> Data block
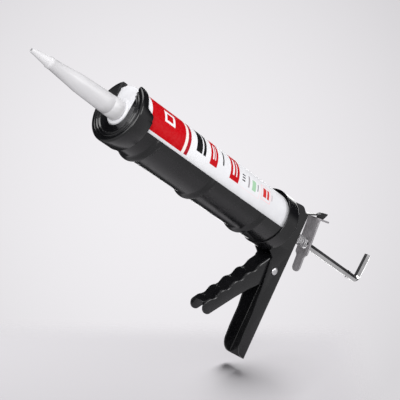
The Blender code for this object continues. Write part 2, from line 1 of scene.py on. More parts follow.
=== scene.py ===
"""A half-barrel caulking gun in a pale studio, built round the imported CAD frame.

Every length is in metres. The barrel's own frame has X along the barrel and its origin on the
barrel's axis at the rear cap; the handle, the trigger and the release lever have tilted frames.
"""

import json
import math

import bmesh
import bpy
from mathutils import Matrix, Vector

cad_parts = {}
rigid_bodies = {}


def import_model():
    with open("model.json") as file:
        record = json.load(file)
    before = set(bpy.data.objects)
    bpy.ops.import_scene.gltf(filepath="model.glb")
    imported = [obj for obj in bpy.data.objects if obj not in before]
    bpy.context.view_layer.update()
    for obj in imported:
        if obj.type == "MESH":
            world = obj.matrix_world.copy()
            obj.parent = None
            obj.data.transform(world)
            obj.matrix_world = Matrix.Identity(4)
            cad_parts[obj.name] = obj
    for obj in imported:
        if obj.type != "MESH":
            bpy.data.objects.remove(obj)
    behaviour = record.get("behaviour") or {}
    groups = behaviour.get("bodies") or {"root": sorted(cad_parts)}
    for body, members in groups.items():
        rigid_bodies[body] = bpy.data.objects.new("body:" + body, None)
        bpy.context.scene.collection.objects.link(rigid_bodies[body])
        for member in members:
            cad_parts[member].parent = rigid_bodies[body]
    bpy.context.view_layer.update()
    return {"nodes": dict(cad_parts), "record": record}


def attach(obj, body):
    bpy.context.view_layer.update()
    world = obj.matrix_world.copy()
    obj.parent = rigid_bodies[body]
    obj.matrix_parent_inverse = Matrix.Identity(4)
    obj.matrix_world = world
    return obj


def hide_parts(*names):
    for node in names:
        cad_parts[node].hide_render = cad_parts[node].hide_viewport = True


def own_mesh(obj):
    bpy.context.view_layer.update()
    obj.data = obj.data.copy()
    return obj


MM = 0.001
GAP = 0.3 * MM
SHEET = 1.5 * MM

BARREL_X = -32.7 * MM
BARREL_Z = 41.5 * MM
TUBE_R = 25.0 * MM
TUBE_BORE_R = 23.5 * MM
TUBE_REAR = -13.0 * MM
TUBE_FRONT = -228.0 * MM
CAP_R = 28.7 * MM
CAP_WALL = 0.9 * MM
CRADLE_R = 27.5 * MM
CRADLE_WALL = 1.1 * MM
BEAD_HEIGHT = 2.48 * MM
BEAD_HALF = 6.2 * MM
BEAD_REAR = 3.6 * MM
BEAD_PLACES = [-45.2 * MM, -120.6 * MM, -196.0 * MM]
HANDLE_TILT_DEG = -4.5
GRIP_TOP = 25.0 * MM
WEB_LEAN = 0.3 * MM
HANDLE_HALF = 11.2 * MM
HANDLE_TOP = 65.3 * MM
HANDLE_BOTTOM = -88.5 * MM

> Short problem
Starting at the top of the data above, repeat every line exactly until the line containing "imported CAD frame." has been given, then stop.

> Solution for this exercise
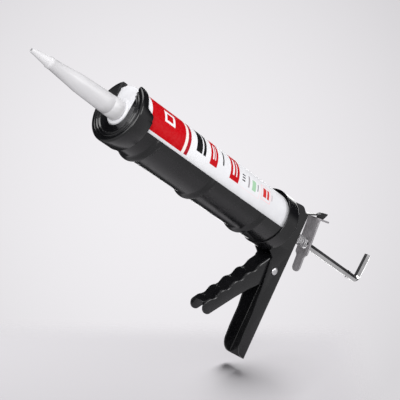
The Blender code for this object continues. Write part 2, from line 1 of scene.py on. More parts follow.
=== scene.py ===
"""A half-barrel caulking gun in a pale studio, built round the imported CAD frame.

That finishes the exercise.